# First handgun for a large handed lefty, so far no help at 2 local shops



## FTLOSM (Sep 15, 2010)

Hi all,

I am the kinda person who likes to research things before I get into a hobby or purchase, and when I decided I wanted to buy a handgun the first thing I wanted to do was look into a class on proper safety and handling. I already have a large rifle / gun safe but no gun (I use it for important papers and stuff) but having 2 kids the safe is something I am happy to have.

I do plan on attending a local shops handgun basics class and renting something to use during the class, but have a few questions on what I should be considering.

I have large hands, big guy and also I am left handed, I am looking for a handgun that would mainly be used for target shooting (for fun not competition) and to be stored in the safe at home for self defense altho I doubt it would be shot in this manner, I do feel locking it up in the safe is the ONLY way to go with 2 kids.

My questions come in as to what models you guys think I should look into knowing I am a lefty and have big hands. I am leaning towards a 9mm vs a revolver, but after 2 visits locally to shops I am more confused than before I went in...

At the first shop the guy seemed put off by my questions, made me feel like I was wasting his time, and within 3 mins he asked if I was going to buy a gun which i was turned off by so i said not today and within a few mins I was on my way out the door. 

The second shop wasn't much help either just kept trying to push a large taurus revolver when I explained I was considering a 9mm I was told for home defense that wouldn't do and that a revolver was the first gun I should buy anyways...

I did hear about one place about an hr away (read some good online reviews of it) I am HOPING will take the time to work with me on just the feel and differences in the guns and they say they have rentals available too, so I really hope after the hour drive they turn out to not be so jerky as the first two places I went.

Guess I am just kinda frustrated as a new person wanting to ask a few questions and get advice that I was not even addressed as a customer but looked at as if I was bugging them, I did have cash and my visa in pocket and I will tell ya if I had the right person spend just a bit of time explaining and showing me the differences I probably would have bought a gun from that person.

Do I really need something larger than a 9mm for home defense?

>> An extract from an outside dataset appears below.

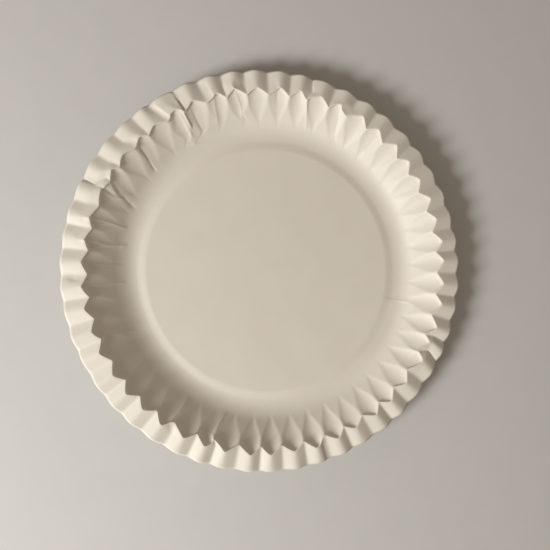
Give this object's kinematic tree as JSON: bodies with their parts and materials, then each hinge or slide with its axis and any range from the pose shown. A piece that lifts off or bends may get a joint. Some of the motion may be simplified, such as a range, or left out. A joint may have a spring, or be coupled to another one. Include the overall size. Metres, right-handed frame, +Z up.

I am thinking it will be used 99.99999% at the range anyways just interested in doing some casual target shooting and such, but if I ever did really need it for the home and did have time to unlock, load and aim it would the 9mm (if aimed well) do anything for me, I gotta think it sure would but guess I just felt like I wasn't accepted at either place and it bugged me so obviously my questions weren't even addressed much less answered.

I live about an hour north / northwest of Detroit if anyone happens to have some input on a good local shop i should visit.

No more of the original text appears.